I've been asking my Higher Power for something, and in the last couple of weeks, it has been being given to me, but from a place, and in such a way, that I'm feeling a little hesitant about it. Not because I don't believe in it, it's blindingly obvious and powerful. I'm hesitant because I hadn't expected an answer so incredibly quickly. While asking, it was with the idea that this could come in the future at some point. Instead, it has been handed to me in the last two weeks. Last night I went out walking for two hours, through quiet residential streets lined by huge walnut trees, and then down to the seawall.

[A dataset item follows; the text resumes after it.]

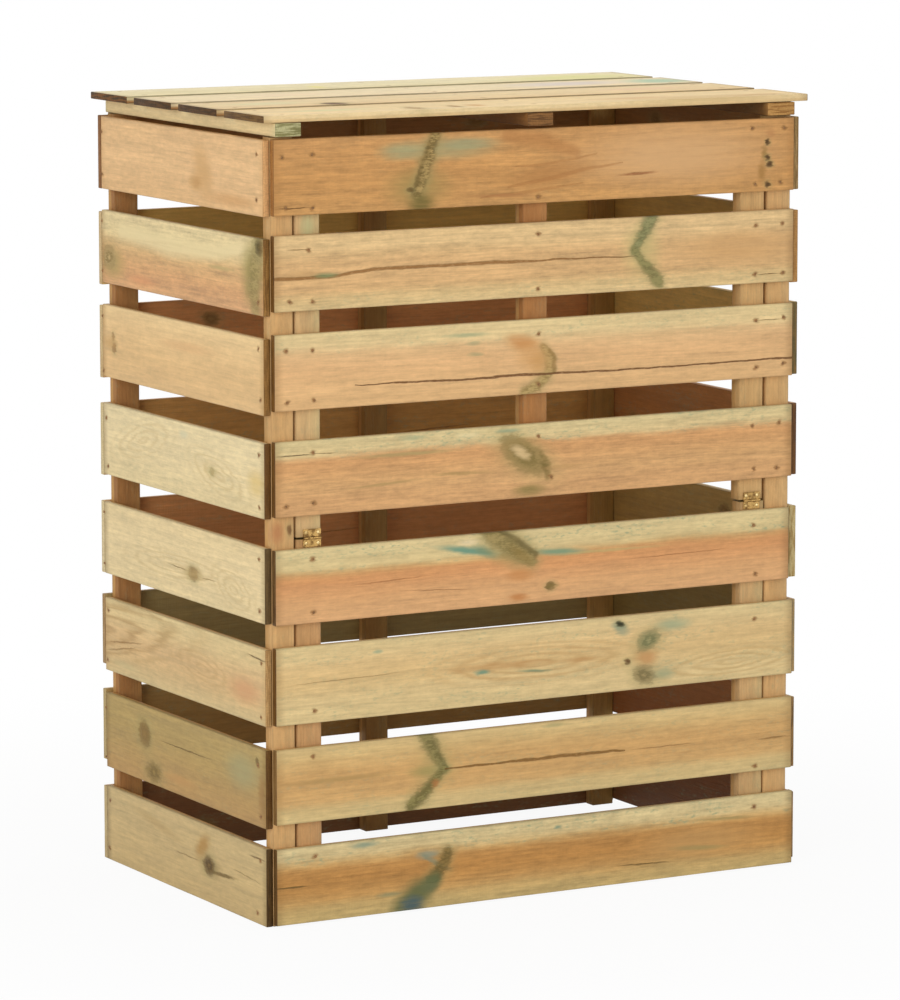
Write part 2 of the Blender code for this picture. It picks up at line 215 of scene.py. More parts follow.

I walked along beside the sea, thinking of a couple of nights ago, when I did the same two hour walk but in reverse, when it had dawned upon me that what I had was the immediate reply to my request - "You've been asking for ____, here it is. Enjoy it."  Once the realisation arrived, I had the often delighted understanding I'll get with these gifts, that before that moment, I'd been blind to the true nature of what was happening.

But once I see it, I have to laugh at my obliviousness.

At church today, the closing song ended, as it always does, "I choose love." Glorious.